そんな歴史を感じさせるお品書きの中で、「コロッケそば」なんぞがあったら最高に驚きなのだが、さすがにそのようなサプライズはなし。

地下へと続く階段

さあ、お店に入ろう。

ちょっと一見さんには入りにくい気配を感じる。地下へと螺旋状に階段がつけられ、見下ろすとお店の暖簾が見えた。

かやば町長寿庵店頭

店舗外観。

ここまでくると、あっ、お蕎麦屋さんだ、というのがはっきりとして、一見さんでもちょっと落ち着きを取り戻すことができる。

店内にいる店員さんは、お客さんが階段を下りてくる時点で何名の来店なのかを素早く察知し、どこの席に座らせるのが一番良いのかを決めていた。素早い対応だ。

店内は、窓が無い地下店舗ということもあり、やや薄暗い照明と相まって「隠れ家」的ほっこり、しっとり感がある。一人で夜訪れて、文庫本片手に熱燗を飲る、なんていうには非常に向いているお店ではないだろうか。ただし、このお店は半個室があったり、コース料理が用意されているので宴席に使われる事も多いだろう。静かな一時を過ごしたいなら、お昼下がりの訪問が向いていると思われる。・・・と思ったら、このお店は中休みがあるんだっけ。昼の部は15時までなので、まあ、14時くらいに訪問して、小一時間まったりと過ごす、なんてのは素敵だろう。

ただ、平日昼間っから、茅場町のど真ん中でお酒飲んでアンタ何やってるの、という感じではあるが。

せいろ

せいろ1枚注文。これでは小腹が空くではないか、と思うが、こういう注文をするあたり「隙あらば、この後さくら水産でランチ食べちゃおうか」なんて不穏な事を考えている証拠。エンゲル係数と摂取カロリーを無駄に跳ね上げる行為だ、やめとけ。

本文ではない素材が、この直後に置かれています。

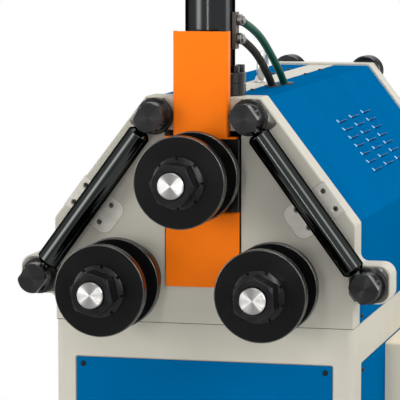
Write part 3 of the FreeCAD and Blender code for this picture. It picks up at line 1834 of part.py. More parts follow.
def make_drive_motor():
    """Motor that hangs from the reducer into the cabinet."""
    top = pinion_height - reducer_height
    return ribbed_motor(0, reducer_center_y, (top - drive_motor_length, top), drive_motor_radius, True)


# Hydraulic unit

tank_floor = cabinet_floor + cabinet_floor_thickness + tank_rise
tank_top = tank_floor + tank_height


def make_oil_tank():
    """Open oil tank on two runners across the cabinet's floor."""
    shell = box((-tank_half, tank_half), (tank_front, tank_back), (tank_floor, tank_top))
    cavity = box(
        (-tank_half + tank_wall, tank_half - tank_wall),
        (tank_front + tank_wall, tank_back - tank_wall),
        (tank_floor + tank_wall, tank_top + overrun),
    )
    runners = []
    half = tank_rise / 2
    for y in (tank_front + tank_rise, tank_back - tank_rise):
        runner_height = (tank_floor - tank_rise, tank_floor)
        runners.append(box((-tank_half, tank_half), (y - half, y + half), runner_height))
    return fuse_all([shell.cut(cavity)] + runners)


def make_tank_lid():
    """Lid plate of the tank with the opening for the pump."""
    lid = prism_z(
        rectangle(
            (-tank_half - tank_lid_overhang, tank_half + tank_lid_overhang),
            (tank_front - tank_lid_overhang, tank_back + tank_lid_overhang),
            tank_lid_overhang,
        ),
        (tank_top, tank_lid_top),
    )
    through = (tank_top - overrun, tank_lid_top + overrun)
    return lid.cut(rod_z(pump_opening_radius, through, pump_motor_x, pump_motor_y))


def make_pump_motor():
    """Vertical motor on the tank lid."""
    span = (tank_lid_top, tank_lid_top + pump_motor_length)
    return ribbed_motor(pump_motor_x, pump_motor_y, span, pump_motor_radius, False)


def make_oil_pump():
    """Gear pump under the lid with its suction strainer, hung from the motor's flange."""
    high = tank_lid_top
    return turned_z(
        [
            (high - pump_length, pump_radius / 2),
            (high - pump_length * 2 / 3, pump_radius / 2),
            (high - pump_length * 2 / 3, pump_radius),
            (high - tank_lid_thickness * 2, pump_radius),
            (high - tank_lid_thickness * 2, pump_opening_radius - face_clearance),
            (high, pump_opening_radius - face_clearance),
        ],
        pump_motor_x,
        pump_motor_y,
    )


def make_valve_block():
    """Valve block on the lid with its two solenoids."""
    block = box(
        (valve_center_x - valve_half_x, valve_center_x + valve_half_x),
        (valve_center_y - valve_half_y, valve_center_y + valve_half_y),
        (tank_lid_top, valve_block_top),
    )
    coils = []
    for side in (-1, 1):
        y = valve_center_y + side * solenoid_spread
        z = tank_lid_top + valve_height / 2
        start = valve_center_x + valve_half_x
        coils.append(rod_x(solenoid_radius, (start, start + solenoid_length), y, z))
    return fuse_all([block] + coils)


# Build every node

os.makedirs("parts", exist_ok=True)
publish("front_plate", make_front_plate())
publish("rear_plate", make_rear_plate())
publish("tool_pads", make_tool_pads())
publish("guide_posts", make_guide_posts())
publish("tie_rods", make_tie_rods())
publish("tie_nuts", make_tie_nuts())
publish("guide_bars", make_guide_bars())
publish("lower_bearings", make_lower_bearings())
publish("bearing_caps", make_bearing_caps())

for name, (roll_x, roll_z) in lower_roll_places.items():
    publish(name + "_roll_shaft", make_shaft(roll_x, roll_z, lower_shaft_rear()))
    publish(name + "_drive_gear", make_drive_gear(roll_x, roll_z))
publish("top_roll_shaft", make_shaft(0, top_roll_height, top_shaft_rear()))
for name, (roll_x, roll_z) in list(lower_roll_places.items()) + [("top", (0, top_roll_height))]:
    discs = [make_front_disc(roll_x, roll_z), make_rear_disc(roll_x, roll_z)]
    publish(name + "_roll_discs", discs)
    publish(name + "_roll_core", make_core(roll_x, roll_z))
    publish(name + "_shaft_nut", make_shaft_nut(roll_x, roll_z, nut_turns[name]))

publish("slide_block", make_slide_block())
publish("slide_nose", make_slide_nose())
publish("top_bearings", make_top_bearings())
publish("lower_guard", make_lower_guard())
publish("upper_guard", make_upper_guard())
publish("piston_rod", make_piston_rod())
publish("guide_rails", make_guide_rails())
publish("top_bridge", make_top_bridge())

publish("cylinder_flange", make_cylinder_flange())
publish("cylinder_barrel", make_cylinder_barrel())
publish("cylinder_cap", make_cylinder_cap())
publish("flange_bolts", make_flange_bolts())
publish("port_block", make_port_block())
publish("hose_fittings", make_hose_fittings())
green_hose = make_hose("green hose", green_hose_route)
black_hose = make_hose("black hose", black_hose_route)
publish("green_hose", green_hose)
publish("black_hose", black_hose)
publish("hose_grommets", make_grommets((green_hose, black_hose)))

publish("right_cover", make_cover(True))
publish("left_cover", mirrored(make_cover(False)))
publish("top_strip", make_top_strip())
publish("cover_screws", make_cover_screws())
publish("lifting_eye", make_lifting_eye())

publish("base_cabinet", make_base_cabinet())
publish("front_panel", make_end_panel((0, cabinet_wall)))
rear_panel = make_end_panel((body_depth - cabinet_wall, body_depth))
publish("cabinet_panels", [rear_panel] + make_side_panels())
publish("electric_box", make_electric_box())
publish("electric_door", make_electric_door())
publish("door_hinges", make_door_hinges())
publish("door_latch", make_door_latch())

publish("drive_pinion", make_drive_pinion())
publish("gear_reducer", make_gear_reducer())
publish("drive_motor", make_drive_motor())
publish("oil_tank", make_oil_tank())
publish("tank_lid", make_tank_lid())
publish("pump_motor", make_pump_motor())
publish("oil_pump", make_oil_pump())
publish("valve_block", make_valve_block())
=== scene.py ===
"""Looks of the three-roll ring bending machine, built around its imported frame.

Every size is in millimetres in the machine's drawing datum: X right of the slide, Y back from the
front plate's face, Z up from the cabinet's top. One function turns it into the frame's metres.
"""

import json
import logging
import math
from dataclasses import dataclass, field
from enum import Enum, auto

import bmesh
import bpy
import numpy as np
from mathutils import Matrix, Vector
from numpy.typing import NDArray

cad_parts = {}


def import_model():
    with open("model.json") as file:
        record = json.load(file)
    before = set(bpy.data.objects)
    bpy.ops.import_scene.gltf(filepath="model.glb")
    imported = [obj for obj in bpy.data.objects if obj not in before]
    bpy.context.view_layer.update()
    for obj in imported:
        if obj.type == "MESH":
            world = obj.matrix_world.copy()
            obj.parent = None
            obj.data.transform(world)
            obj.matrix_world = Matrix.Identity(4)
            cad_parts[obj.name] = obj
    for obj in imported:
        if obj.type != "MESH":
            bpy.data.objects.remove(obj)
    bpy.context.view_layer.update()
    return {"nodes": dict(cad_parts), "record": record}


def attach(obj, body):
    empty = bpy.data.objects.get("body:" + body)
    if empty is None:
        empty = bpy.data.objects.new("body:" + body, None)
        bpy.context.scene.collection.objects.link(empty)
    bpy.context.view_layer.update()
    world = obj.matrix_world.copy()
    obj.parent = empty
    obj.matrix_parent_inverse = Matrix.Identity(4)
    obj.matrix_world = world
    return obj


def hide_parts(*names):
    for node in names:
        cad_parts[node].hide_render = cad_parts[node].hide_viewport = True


log = logging.getLogger("ring_roller")

Array = NDArray[np.float64]
Point = tuple[float, float, float]
Colour = tuple[float, float, float]
Pair = tuple[float, float]
Piece = bpy.types.Object
Material = bpy.types.Material
Node = bpy.types.Node
Socket = bpy.types.NodeSocket
Tree = bpy.types.NodeTree

DATUM = np.array([0.0, -573.0, 790.0])
PER_METRE = 1000.0
TAU = 2.0 * math.pi
QUARTER = math.pi / 2.0
HALF_FLAT = math.pi / 6.0
HAIR = 0.05
WELD = 0.000001
SIDES = ((1.0, "right"), (-1.0, "left"))
UPPER_POST = (86.0, 374.0)
LOWER_POST = (302.0, 81.0)
BARE_STEEL = (0.30, 0.29, 0.28)
SHOP_DUST = (0.55, 0.52, 0.47)
CREAM = (0.55, 0.533, 0.465)
GREEN_ROUTE = (
    (54.5, 82.0, 538.5), (57.6, 172.0, 520.5), (57.4, 292.0, 476.5), (57.0, 452.0, 400.0),
    (57.0, 503.0, 318.0), (57.0, 508.0, 180.0), (58.0, 508.0, -395.0),
)
BLACK_ROUTE = (
    (54.5, 82.0, 505.0), (53.8, 150.0, 491.0), (50.6, 256.0, 458.0), (46.5, 398.0, 392.5),
    (46.5, 436.0, 305.0), (48.0, 440.0, 180.0), (47.0, 440.0, -395.0),
)


def metres(points: Array) -> Array:
    """Datum millimetres to frame metres: add the datum's shift and divide by a thousand.

    Args:
        points: array whose last axis is (x, y, z) in millimetres.

    Returns:
        The same array in metres.
    """
    return (np.asarray(points, dtype=float) + DATUM) / PER_METRE


def circle(segments: int) -> Array:
    """Angles of even steps once round, from zero."""
    return np.linspace(0.0, TAU, segments, endpoint=False)


def off_flat(angle: Array) -> Array:
    """Angle to the nearest flat of a hexagon whose first flat looks along zero."""
    return (angle + HALF_FLAT) % (2.0 * HALF_FLAT) - HALF_FLAT


class Turn(Enum):
    """Directions that a turned piece can lie along, as (axis, side) pairs."""

    ALONG_X = ((1.0, 0.0, 0.0), (0.0, 1.0, 0.0))
    ALONG_Y = ((0.0, 1.0, 0.0), (1.0, 0.0, 0.0))
    ALONG_Z = ((0.0, 0.0, 1.0), (1.0, 0.0, 0.0))


LATHE_TURNS = {
    Turn.ALONG_X: (0.0, QUARTER, 0.0),
    Turn.ALONG_Y: (QUARTER, 0.0, 0.0),
    Turn.ALONG_Z: (0.0, 0.0, 0.0),
}


@dataclass(frozen=True)
class Spindle:
    """A line that profiles are turned about: a base point, a direction and a side."""

    base: Point
    axis: Point = Turn.ALONG_Y.value[0]
    side: Point = Turn.ALONG_Y.value[1]

    def place(self, along: Array, radius: Array, angle: Array) -> Array:
        """Points at base + axis * along + radius * (side * cos + third * sin).

        Args:
            along: distance along the axis.
            radius: distance from the axis.
            angle: turn about the axis from the side.

        Returns:
            Points in millimetres, with the arrays' common shape and a last axis of three.
        """
        axis = np.array(self.axis)
        side = np.array(self.side)
        third = np.cross(axis, side)
        spread = np.cos(angle)[..., None] * side + np.sin(angle)[..., None] * third
        return np.array(self.base) + along[..., None] * axis + radius[..., None] * spread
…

できあがりを待っている間、次々と厨房から料理が運ばれてたが、結構鍋焼きうどんが人気のようだ。土鍋の蓋から海老のしっぽが無念そうにコンニチハしている。そうかぁ、鍋焼きうどんも旨そうだなあ。さすがに、鍋焼き蕎麦っていうわけにはいかないからなあ。ちなみに鍋焼きうどん、1,600円。海老が入っているせいもあって、なかなかなお値段。

隣の席では、来店した老人紳士が着席と同時に「いつもの。」と注文していた。店員さんも慣れたもので。「ええ、いつものですね」と応対していた。老舗っぽくていいねぇ。じゃ、僕も店員さんに「いつもの。」と言ってみようか。

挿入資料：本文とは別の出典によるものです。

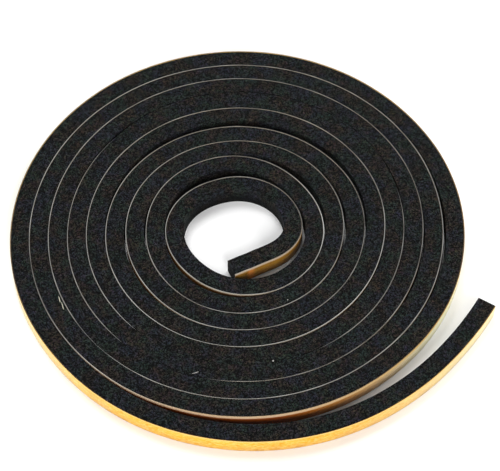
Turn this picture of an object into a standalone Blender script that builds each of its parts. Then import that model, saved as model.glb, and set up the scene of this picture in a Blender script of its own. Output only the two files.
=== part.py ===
"""Coil of self-adhesive foam hob seal, lying on its side.

One long strip of soft black foam, nearly square in section, carries a release
liner on its glued face. It is wound into a loose flat coil with the liner outwards.
The turns touch, apart from a few places where the coil has sprung open. The
outer end leaves the coil as a free tail, and the inner end cuts across the hole
as a flatter chord. Units are metres, +Z is up, and the strip runs anticlockwise
from its inner end, seen from above. Bearings are in degrees from +X.
"""

import math

import bmesh
import bpy
from mathutils import Vector

# The strip's own section
FOAM_THICKNESS = 0.0060
STRIP_WIDTH = 0.0066
GLUE_FILM = 0.00015
LINER_THICKNESS = 0.00020
LINER_EDGE_INSET = 0.00010

# The coil
CORE_RADIUS = 0.0151
TURN_CLEARANCE = 0.00020
TURNS = 9.229
INNER_END_BEARING = -102.0
STATIONS_PER_TURN = 60

# The inner end, which cuts across the hole as a flatter chord, and whose very tip
# turns back towards the coil
CHORD_DEPTH = 0.0044
CHORD_BEARING = -59.0
CHORD_REACH = 70.0
FLARE = 0.0012
FLARE_ARC = 18.0

# The outer end, which springs away from the coil over its last stretch, and whose
# very tip bends out a little more
TAIL_SPRING = 0.0068
TAIL_ARC = 124.0
TAIL_POWER = 1.26
TIP_BEND = 0.0016
TIP_ARC = 18.0

# Where a turn stands off the turn inside it: degrees along the strip from the
# bearing of +X, half the length of the loose stretch in degrees, and the gap
LOOSE_PLACES = (
    (170.0, 65.0, 0.0017),
    (333.0, 100.0, 0.0010),
    (469.0, 80.0, 0.0030),
    (601.0, 80.0, 0.0013),
    (766.0, 64.0, 0.0020),
    (893.0, 44.0, 0.0005),
    (1087.0, 65.0, 0.0008),
    (1288.0, 60.0, 0.0007),
    (1524.0, 120.0, 0.0021),
    (1755.0, 64.0, 0.0005),
    (2246.0, 120.0, 0.0007),
    (2504.0, 40.0, 0.0006),
    (2880.0, 50.0, 0.0008),
)

FOAM_COLOUR = (0.018, 0.019, 0.020, 1.0)
LINER_COLOUR = (0.83, 0.52, 0.13, 1.0)

PITCH = FOAM_THICKNESS + GLUE_FILM + LINER_THICKNESS + TURN_CLEARANCE
OUTER_END_BEARING = INNER_END_BEARING + 360.0 * TURNS
STEPS = round(TURNS * STATIONS_PER_TURN)


def clear_scene():
    for thing in list(bpy.data.objects):
        bpy.data.objects.remove(thing, do_unlink=True)


def swell(bearing, middle, reach):
    """A smooth hump of height 1 at middle, down to 0 at its reach on each side."""
    offset = abs(bearing - middle)
    if offset >= reach:
        return 0.0
    return 0.5 + 0.5 * math.cos(math.pi * offset / reach)


def coil_radius(bearing):
    """Radius of the strip's middle line where it lies on the coil."""
    wound = CORE_RADIUS + FOAM_THICKNESS / 2 + PITCH * bearing / 360.0
    for middle, reach, gap in LOOSE_PLACES:
        # A loose place pushes out every turn that lies over it as well
        over = bearing
        while over > middle - reach:
            wound += gap * swell(over, middle, reach)
            over -= 360.0
    return wound


def strip_radius(bearing):
    """Radius of the strip's middle line, with its two free ends."""
    from_end = bearing - INNER_END_BEARING
    chord = swell(bearing, CHORD_BEARING, CHORD_REACH)
    flare = max(0.0, 1.0 - from_end / FLARE_ARC) ** 2
    inner_end = FLARE * flare - CHORD_DEPTH * chord
    to_end = OUTER_END_BEARING - bearing
    tail = max(0.0, 1.0 - to_end / TAIL_ARC) ** TAIL_POWER
    tip = max(0.0, 1.0 - to_end / TIP_ARC) ** 2
    outer_end = TAIL_SPRING * tail + TIP_BEND * tip
    return coil_radius(bearing) + inner_end + outer_end


def middle_line():
    """Points of the strip's middle line, one for each station, round the coil's centre."""
    points = []
    for station in range(STEPS + 1):
        bearing = INNER_END_BEARING + 360.0 * TURNS * station / STEPS
        turned = math.radians(bearing)
        radius = strip_radius(bearing)
        points.append(Vector((radius * math.cos(turned), radius * math.sin(turned), 0.0)))
    return points


def outward_normals(points):
    """At each point of the middle line, the level direction that the liner faces."""
    normals = []
    last = len(points) - 1
    for station in range(len(points)):
        along = points[min(station + 1, last)] - points[max(station - 1, 0)]
        along.normalize()
        normals.append(Vector((along.y, -along.x, 0.0)))
    return normals


def ribbon(name, points, normals, inner, outer, bottom, top, material):
    """A solid that follows the middle line, between two offsets from it and two heights."""
    shell = bmesh.new()
    rings = []
    for point, normal in zip(points, normals):
        corners = ((inner, bottom), (outer, bottom), (outer, top), (inner, top))
        rings.append(
            [shell.verts.new(point + normal * out + Vector((0, 0, up))) for out, up in corners]
        )
    for here, there in zip(rings, rings[1:]):
        for side in range(4):
            after = (side + 1) % 4
            shell.faces.new((here[side], here[after], there[after], there[side]))
    shell.faces.new(rings[0])
    shell.faces.new(rings[-1])
    bmesh.ops.recalc_face_normals(shell, faces=shell.faces)
    mesh = bpy.data.meshes.new(name)
    shell.to_mesh(mesh)
    shell.free()
    mesh.materials.append(material)
    mesh.shade_smooth()
    mesh.set_sharp_from_angle(angle=math.radians(30))
    solid = bpy.data.objects.new(name, mesh)
    bpy.context.scene.collection.objects.link(solid)
    return solid


def plain_material(name, colour, roughness):
    material = bpy.data.materials.new(name)
    material.use_nodes = True
    shader = material.node_tree.nodes["Principled BSDF"]
    shader.inputs["Base Color"].default_value = colour
    shader.inputs["Roughness"].default_value = roughness
    shader.inputs["Metallic"].default_value = 0.0
    return material


def foam_strip(points, normals):
    return ribbon(
        "foam_strip",
        points,
        normals,
        inner=-FOAM_THICKNESS / 2,
        outer=FOAM_THICKNESS / 2,
        bottom=0.0,
        top=STRIP_WIDTH,
        material=plain_material("black_foam", FOAM_COLOUR, 0.9),
    )


def release_liner(points, normals):
    glued_face = FOAM_THICKNESS / 2 + GLUE_FILM
    return ribbon(
        "release_liner",
        points,
        normals,
        inner=glued_face,
        outer=glued_face + LINER_THICKNESS,
        bottom=LINER_EDGE_INSET,
        top=STRIP_WIDTH - LINER_EDGE_INSET,
        material=plain_material("yellow_release_paper", LINER_COLOUR, 0.5),
    )


def centred(points, normals):
    """The middle line moved so that the box of the whole coil is centred on the origin."""
    reach = FOAM_THICKNESS / 2 + GLUE_FILM + LINER_THICKNESS
    inner_side = [p - n * (FOAM_THICKNESS / 2) for p, n in zip(points, normals)]
    outer_side = [p + n * reach for p, n in zip(points, normals)]
    edge = inner_side + outer_side
    middle = Vector(
        (
            (min(p.x for p in edge) + max(p.x for p in edge)) / 2,
            (min(p.y for p in edge) + max(p.y for p in edge)) / 2,
            0.0,
        )
    )
    return [p - middle for p in points]


def main():
    clear_scene()
    around_centre = middle_line()
    normals = outward_normals(around_centre)
    points = centred(around_centre, normals)
    foam_strip(points, normals)
    release_liner(points, normals)


main()
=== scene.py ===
"""Looks of the hob seal: a loose flat coil of black foam strip with a golden liner.

The strip is swept along one spiral, which is worked out by the same rule as the
solid. Places along the strip are bearings, in degrees from +X and anticlockwise
seen from above, that count on from turn to turn. Lengths are metres.
"""

import math

import bmesh
import bpy
import numpy as np
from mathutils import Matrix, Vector
from mathutils.bvhtree import BVHTree


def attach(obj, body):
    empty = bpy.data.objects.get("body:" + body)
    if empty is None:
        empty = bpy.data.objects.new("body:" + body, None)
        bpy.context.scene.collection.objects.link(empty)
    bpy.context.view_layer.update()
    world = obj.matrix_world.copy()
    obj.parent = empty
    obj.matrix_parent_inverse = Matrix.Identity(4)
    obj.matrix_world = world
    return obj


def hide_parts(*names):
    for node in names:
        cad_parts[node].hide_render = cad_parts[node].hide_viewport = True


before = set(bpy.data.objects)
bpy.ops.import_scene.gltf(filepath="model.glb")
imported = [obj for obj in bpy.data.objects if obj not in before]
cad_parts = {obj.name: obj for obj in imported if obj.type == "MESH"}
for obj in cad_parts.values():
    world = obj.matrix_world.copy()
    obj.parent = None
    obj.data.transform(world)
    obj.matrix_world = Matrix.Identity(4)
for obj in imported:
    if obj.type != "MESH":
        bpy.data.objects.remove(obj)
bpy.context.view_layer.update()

# The strip and its coil, as the solids have them
FOAM_THICKNESS = 0.0060
STRIP_WIDTH = 0.0066
GLUE_FILM = 0.00015
LINER_THICKNESS = 0.00020
LINER_EDGE_INSET = 0.00010
CORE_RADIUS = 0.0151
TURN_CLEARANCE = 0.00020
TURNS = 9.229
INNER_END_BEARING = -102.0
CHORD_DEPTH = 0.0044
CHORD_BEARING = -59.0
CHORD_REACH = 70.0
FLARE = 0.0012
FLARE_ARC = 18.0
TAIL_SPRING = 0.0068
TAIL_ARC = 124.0
TAIL_POWER = 1.26
TIP_BEND = 0.0016
TIP_ARC = 18.0
LOOSE_PLACES = (
    (170.0, 65.0, 0.0017),
    (333.0, 100.0, 0.0010),
    (469.0, 80.0, 0.0030),
    (601.0, 80.0, 0.0013),
    (766.0, 64.0, 0.0020),
    (893.0, 44.0, 0.0005),
    (1087.0, 65.0, 0.0008),
    (1288.0, 60.0, 0.0007),
    (1524.0, 120.0, 0.0021),
    (1755.0, 64.0, 0.0005),
    (2246.0, 120.0, 0.0007),
    (2504.0, 40.0, 0.0006),
    (2880.0, 50.0, 0.0008),
)
PITCH = FOAM_THICKNESS + GLUE_FILM + LINER_THICKNESS + TURN_CLEARANCE
OUTER_END_BEARING = INNER_END_BEARING + 360.0 * TURNS
HALF_FOAM = FOAM_THICKNESS / 2
GLUED_FACE = HALF_FOAM + GLUE_FILM
LINER_FACE = GLUED_FACE + LINER_THICKNESS

# How the soft strip really sits: the foam presses up to the turn inside it, its top
# settles unevenly, and its cut edges are a little rounded
FOAM_PRESS = 0.00014
FOAM_EDGE_RADIUS = 0.00022
FOAM_LUMPS = 0.00009
FOAM_LUMP_SIZE = 0.0028
FOAM_SETTLE = 0.00014
GLUE_EDGE_INSET = 0.00030
PAPER_CORNER = 0.00003
HAIR_GAP = 0.00001
SETTLE_LENGTH = 0.045

# How far apart the sweep's points lie along the strip, and how finely the spiral is
# sampled to find the coil's box and the strip's length
PATH_SPACING = 0.0011
BOX_SAMPLES = 4000
LENGTH_SAMPLES = 20000

# Where the liner's edge has slipped below the foam, so that its pale line is lost:
# bearing, half the length in degrees, depth. Past the covering depth the foam's top
# edge closes over it, and over most of the gap where the next turn stands off. Rise
# counts from 0 at the foam's bottom to 1 at its top.
SLIPPED_PLACES = (
    (1703.0, 52.0, 0.0015),
    (1877.0, 84.0, 0.0015),
    (2043.0, 26.0, 0.0010),
    (2383.0, 18.0, 0.0004),
)
COVERING_DEPTH = 0.0007
LIP_FROM_RISE = 0.75
LIP_FULL_RISE = 0.96
LIP = GLUE_FILM + LINER_THICKNESS + TURN_CLEARANCE - FOAM_PRESS - HAIR_GAP
GAP_CLOSED = 0.74
EDGE_WANDER = 0.00012
EDGE_WANDER_LENGTH = 0.011

# How pale the liner's cut edge is, from 0 to 1: painted light makes it paler towards one side of
# the coil, and it is more or less pale in some places: bearing, half the length in degrees, how
# much more
PALE_LEVEL = 0.265
LIT_SWING = 0.16
LIT_SIDE = 225.0
PALE_WANDER = 0.26
PALE_WANDER_LENGTH = 0.006
PALE_PLACES = (
    (-102.0, 9.0, 0.50),
    (370.0, 75.0, 0.68),
    (462.0, 36.0, -0.20),
    (598.0, 34.0, -0.20),
    (730.0, 25.0, 0.16),
    (805.0, 55.0, -0.22),
    (1032.0, 34.0, -0.20),
    (1160.0, 100.0, -0.18),
    (1296.0, 34.0, 0.20),
    (1404.0, 82.0, 0.46),
    (1530.0, 60.0, -0.16),
    (1964.0, 60.0, -0.22),
    (2080.0, 60.0, -0.28),
    (2490.0, 80.0, 0.22),
    (2640.0, 190.0, 0.08),
    (2716.0, 24.0, -0.24),
    (2762.0, 34.0, 0.26),
)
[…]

・・・初回訪問で「いつもの。」って言われてもお店も困るわな。やめておこう。

隣の紳士のところに、「いつもの。」というスペシャルメニューが出てくるんじゃないか、とチラ見で監視しつつ、自分のところにやってきたせいろを眺める。丸いざるに盛られているぞ。

麺アップ

麺は明るい発色で、写真におさめてから見るとまるで中華麺のようだ。しかし、近くでズームにして見てみると、確かに蕎麦だ。

手繰ってみた。

エッジの立っている蕎麦で、コシがあって気持ち良い食感。こういう麺、好きだなあ。暖かい蕎麦にしてもおいしいことだろう。しかし、鼻に抜ける香りが・・・香りが・・・何となく、水道水っぽいんだな。蕎麦の香りは特にせず、代わりに塩素と思われる薬品系のにおいがする。んんー、これはちょっと惜しい。東京という地で蕎麦屋を営む以上、仕方がない事なのかも知れない。

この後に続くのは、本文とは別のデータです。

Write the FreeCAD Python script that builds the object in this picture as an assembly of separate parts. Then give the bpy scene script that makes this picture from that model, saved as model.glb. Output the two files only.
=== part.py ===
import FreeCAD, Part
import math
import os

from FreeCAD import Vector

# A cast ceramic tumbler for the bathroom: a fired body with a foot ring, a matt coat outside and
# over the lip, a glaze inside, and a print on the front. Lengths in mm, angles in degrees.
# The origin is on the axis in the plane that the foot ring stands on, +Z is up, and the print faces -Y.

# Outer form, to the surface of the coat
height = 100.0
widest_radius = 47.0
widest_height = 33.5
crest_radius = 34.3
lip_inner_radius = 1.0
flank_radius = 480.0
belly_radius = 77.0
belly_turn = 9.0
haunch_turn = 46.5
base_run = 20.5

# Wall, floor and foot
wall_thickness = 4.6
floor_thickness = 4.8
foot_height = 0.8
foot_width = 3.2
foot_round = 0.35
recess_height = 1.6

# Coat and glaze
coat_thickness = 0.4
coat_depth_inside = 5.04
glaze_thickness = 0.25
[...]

ちょっと驚きつつ、つゆをすすってみた。どうせこれも塩素・・・いや、待て。こりゃいいや、すごくおいしいではないか。はっとする美味さ。香り高く、どこまでもまろやか。ちろちろ舐めているだけで満足感を覚えてしまう味わいだ。辛すぎず、香りが立ちすぎず、形で比喩するなら「丸い」味。おー、これだったら、蕎麦をじゃぶじゃぶ浸けて食べてもいいや、って思ってしまった。さすがにそこまではしなかったが、心持ちいつもよりも深めに蕎麦をざぶんとつゆにつけ、ずずずっと手繰った。

おっと気を付けないと、いつもより多めに浸されたつゆが飛び散って、服を汚す。

食後、そば湯と共につゆを再度いただく。これがまたたまらない美味さだ。いやあ、長寿庵のつゆは美味い。お土産としてペットボトルでお持ち帰りしたい、と思ったくらいだ。

蕎麦そのものはちょっと口に合わなかったが、つゆは大満足。次回また訪れたいか・・・と言われると微妙だが、とても良い食事となった。ごちそうさまでした。